— DESCRIPTION OF THE TASK —
Reproduce every entry exactly as shown.

[Saved entries]
::::::

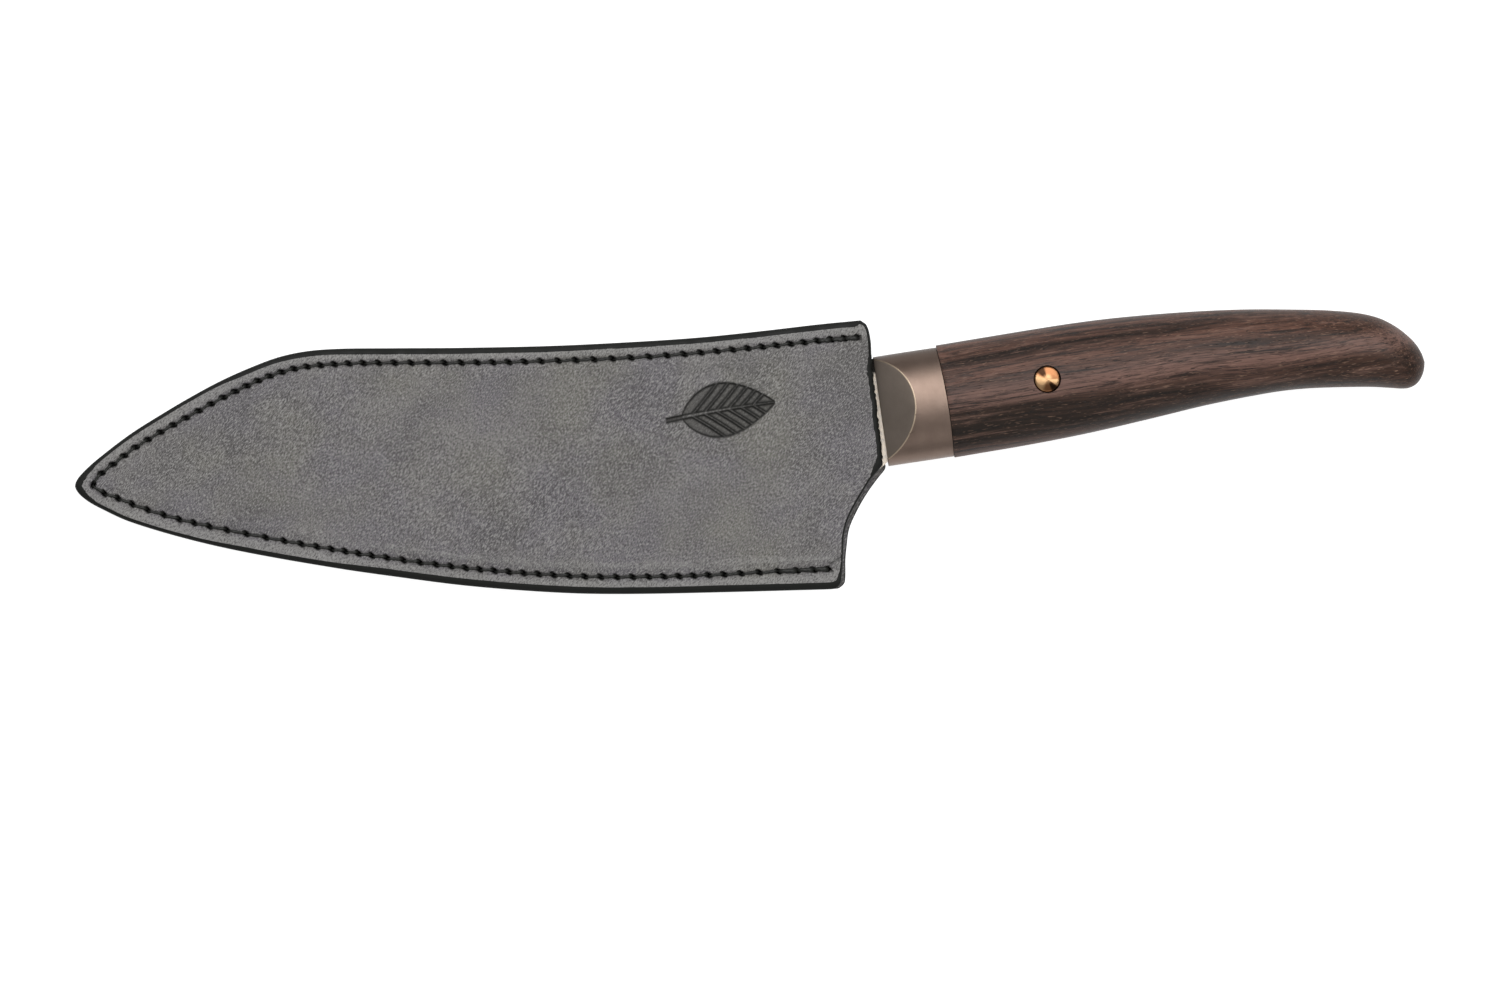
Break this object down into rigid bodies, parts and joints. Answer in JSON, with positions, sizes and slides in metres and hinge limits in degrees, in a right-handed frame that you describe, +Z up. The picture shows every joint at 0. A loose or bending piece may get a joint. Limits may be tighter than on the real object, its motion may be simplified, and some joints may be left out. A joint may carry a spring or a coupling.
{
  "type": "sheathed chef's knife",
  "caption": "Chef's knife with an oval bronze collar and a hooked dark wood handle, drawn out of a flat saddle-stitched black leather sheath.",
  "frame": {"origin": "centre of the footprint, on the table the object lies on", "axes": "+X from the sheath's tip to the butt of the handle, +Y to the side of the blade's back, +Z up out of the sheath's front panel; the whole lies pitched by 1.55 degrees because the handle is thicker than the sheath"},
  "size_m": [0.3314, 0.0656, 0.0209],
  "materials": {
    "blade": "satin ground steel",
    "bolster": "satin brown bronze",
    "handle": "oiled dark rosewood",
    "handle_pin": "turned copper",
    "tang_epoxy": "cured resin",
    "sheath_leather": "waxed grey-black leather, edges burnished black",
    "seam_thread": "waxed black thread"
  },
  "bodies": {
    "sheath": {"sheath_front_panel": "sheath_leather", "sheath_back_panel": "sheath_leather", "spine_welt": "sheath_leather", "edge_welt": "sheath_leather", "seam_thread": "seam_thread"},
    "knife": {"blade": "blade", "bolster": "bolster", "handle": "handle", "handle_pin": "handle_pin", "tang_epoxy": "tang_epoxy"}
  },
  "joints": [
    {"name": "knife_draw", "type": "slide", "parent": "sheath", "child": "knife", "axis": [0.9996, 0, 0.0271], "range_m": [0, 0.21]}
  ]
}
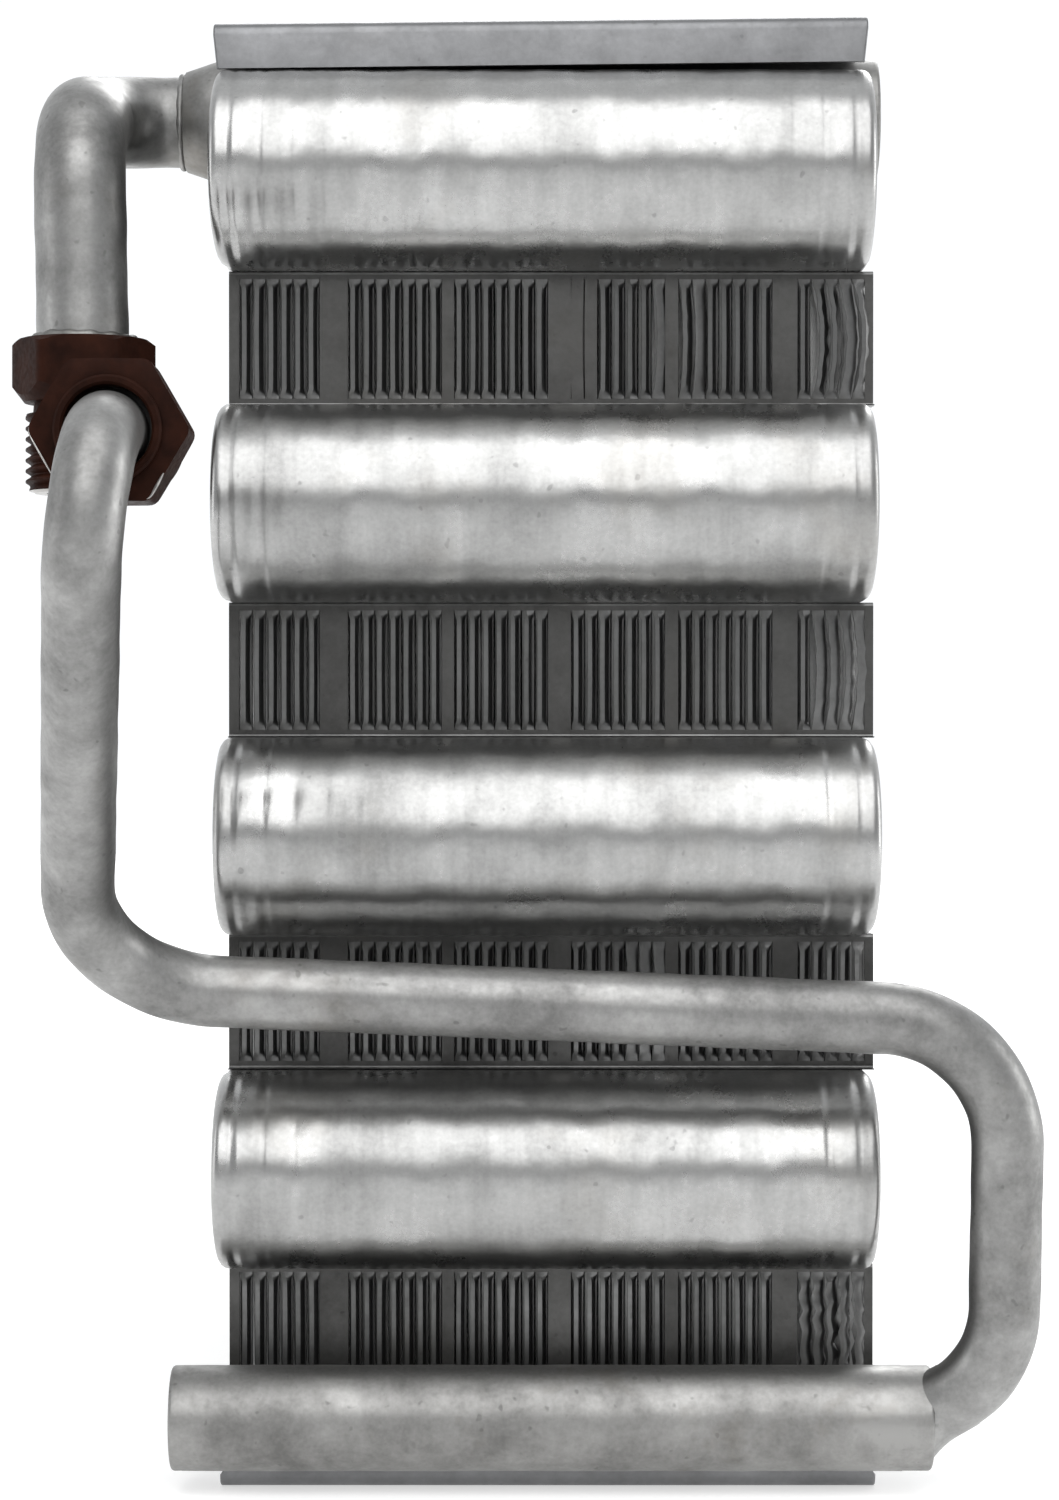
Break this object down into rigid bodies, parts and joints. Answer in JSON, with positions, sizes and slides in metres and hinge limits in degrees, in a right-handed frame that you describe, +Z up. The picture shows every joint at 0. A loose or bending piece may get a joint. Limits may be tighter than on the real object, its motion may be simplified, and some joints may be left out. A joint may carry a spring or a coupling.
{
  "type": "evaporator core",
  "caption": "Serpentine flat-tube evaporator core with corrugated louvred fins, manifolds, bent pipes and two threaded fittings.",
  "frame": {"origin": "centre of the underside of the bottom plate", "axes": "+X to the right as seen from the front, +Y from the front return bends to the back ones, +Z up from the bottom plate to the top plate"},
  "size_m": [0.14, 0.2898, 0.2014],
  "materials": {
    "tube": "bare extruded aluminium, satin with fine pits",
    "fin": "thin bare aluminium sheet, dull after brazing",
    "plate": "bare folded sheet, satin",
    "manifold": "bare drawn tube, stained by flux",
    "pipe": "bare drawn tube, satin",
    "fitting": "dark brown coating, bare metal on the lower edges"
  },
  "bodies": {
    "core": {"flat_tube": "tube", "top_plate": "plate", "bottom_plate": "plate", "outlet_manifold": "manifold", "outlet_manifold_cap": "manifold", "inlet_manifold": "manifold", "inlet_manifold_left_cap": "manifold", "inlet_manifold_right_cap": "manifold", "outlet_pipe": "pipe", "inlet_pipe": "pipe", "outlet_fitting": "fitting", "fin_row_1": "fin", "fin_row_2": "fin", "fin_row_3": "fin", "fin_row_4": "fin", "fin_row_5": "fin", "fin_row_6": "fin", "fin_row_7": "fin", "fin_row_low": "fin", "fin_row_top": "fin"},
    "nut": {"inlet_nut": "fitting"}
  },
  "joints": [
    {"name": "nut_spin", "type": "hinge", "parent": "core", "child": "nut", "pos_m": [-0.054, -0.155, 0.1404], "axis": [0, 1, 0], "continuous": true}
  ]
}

::::::

— WRITTEN ANSWER —
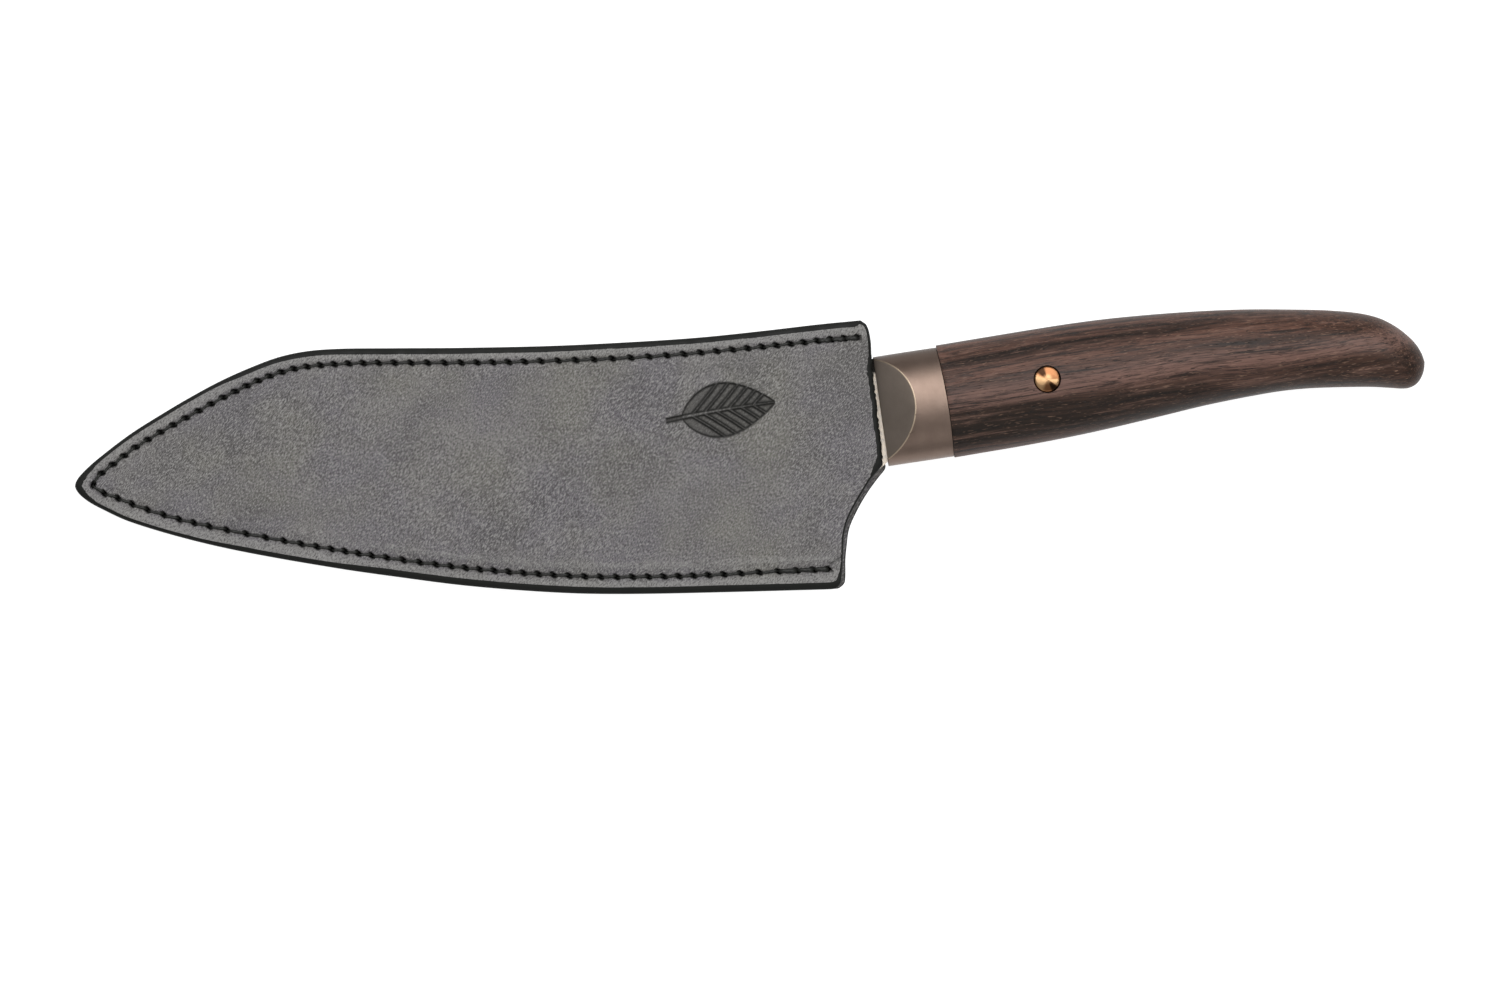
Break this object down into rigid bodies, parts and joints. Answer in JSON, with positions, sizes and slides in metres and hinge limits in degrees, in a right-handed frame that you describe, +Z up. The picture shows every joint at 0. A loose or bending piece may get a joint. Limits may be tighter than on the real object, its motion may be simplified, and some joints may be left out. A joint may carry a spring or a coupling.
{
  "type": "sheathed chef's knife",
  "caption": "Chef's knife with an oval bronze collar and a hooked dark wood handle, drawn out of a flat saddle-stitched black leather sheath.",
  "frame": {"origin": "centre of the footprint, on the table the object lies on", "axes": "+X from the sheath's tip to the butt of the handle, +Y to the side of the blade's back, +Z up out of the sheath's front panel; the whole lies pitched by 1.55 degrees because the handle is thicker than the sheath"},
  "size_m": [0.3314, 0.0656, 0.0209],
  "materials": {
    "blade": "satin ground steel",
    "bolster": "satin brown bronze",
    "handle": "oiled dark rosewood",
    "handle_pin": "turned copper",
    "tang_epoxy": "cured resin",
    "sheath_leather": "waxed grey-black leather, edges burnished black",
    "seam_thread": "waxed black thread"
  },
  "bodies": {
    "sheath": {"sheath_front_panel": "sheath_leather", "sheath_back_panel": "sheath_leather", "spine_welt": "sheath_leather", "edge_welt": "sheath_leather", "seam_thread": "seam_thread"},
    "knife": {"blade": "blade", "bolster": "bolster", "handle": "handle", "handle_pin": "handle_pin", "tang_epoxy": "tang_epoxy"}
  },
  "joints": [
    {"name": "knife_draw", "type": "slide", "parent": "sheath", "child": "knife", "axis": [0.9996, 0, 0.0271], "range_m": [0, 0.21]}
  ]
}
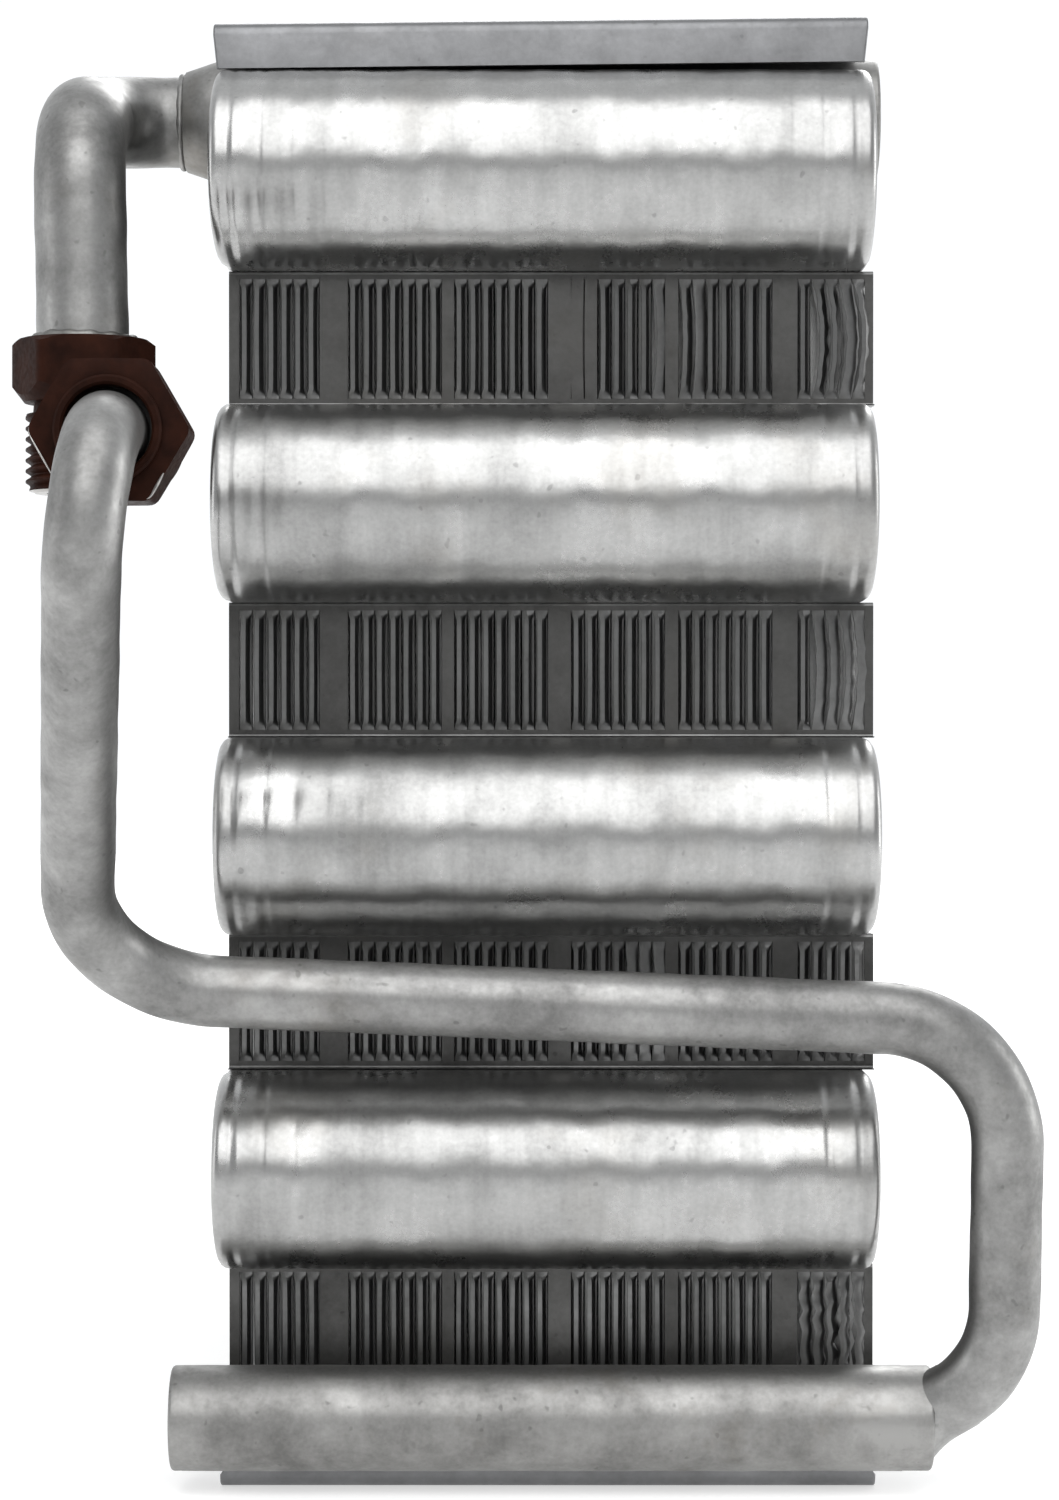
Break this object down into rigid bodies, parts and joints. Answer in JSON, with positions, sizes and slides in metres and hinge limits in degrees, in a right-handed frame that you describe, +Z up. The picture shows every joint at 0. A loose or bending piece may get a joint. Limits may be tighter than on the real object, its motion may be simplified, and some joints may be left out. A joint may carry a spring or a coupling.
{
  "type": "evaporator core",
  "caption": "Serpentine flat-tube evaporator core with corrugated louvred fins, manifolds, bent pipes and two threaded fittings.",
  "frame": {"origin": "centre of the underside of the bottom plate", "axes": "+X to the right as seen from the front, +Y from the front return bends to the back ones, +Z up from the bottom plate to the top plate"},
  "size_m": [0.14, 0.2898, 0.2014],
  "materials": {
    "tube": "bare extruded aluminium, satin with fine pits",
    "fin": "thin bare aluminium sheet, dull after brazing",
    "plate": "bare folded sheet, satin",
    "manifold": "bare drawn tube, stained by flux",
    "pipe": "bare drawn tube, satin",
    "fitting": "dark brown coating, bare metal on the lower edges"
  },
  "bodies": {
    "core": {"flat_tube": "tube", "top_plate": "plate", "bottom_plate": "plate", "outlet_manifold": "manifold", "outlet_manifold_cap": "manifold", "inlet_manifold": "manifold", "inlet_manifold_left_cap": "manifold", "inlet_manifold_right_cap": "manifold", "outlet_pipe": "pipe", "inlet_pipe": "pipe", "outlet_fitting": "fitting", "fin_row_1": "fin", "fin_row_2": "fin", "fin_row_3": "fin", "fin_row_4": "fin", "fin_row_5": "fin", "fin_row_6": "fin", "fin_row_7": "fin", "fin_row_low": "fin", "fin_row_top": "fin"},
    "nut": {"inlet_nut": "fitting"}
  },
  "joints": [
    {"name": "nut_spin", "type": "hinge", "parent": "core", "child": "nut", "pos_m": [-0.054, -0.155, 0.1404], "axis": [0, 1, 0], "continuous": true}
  ]
}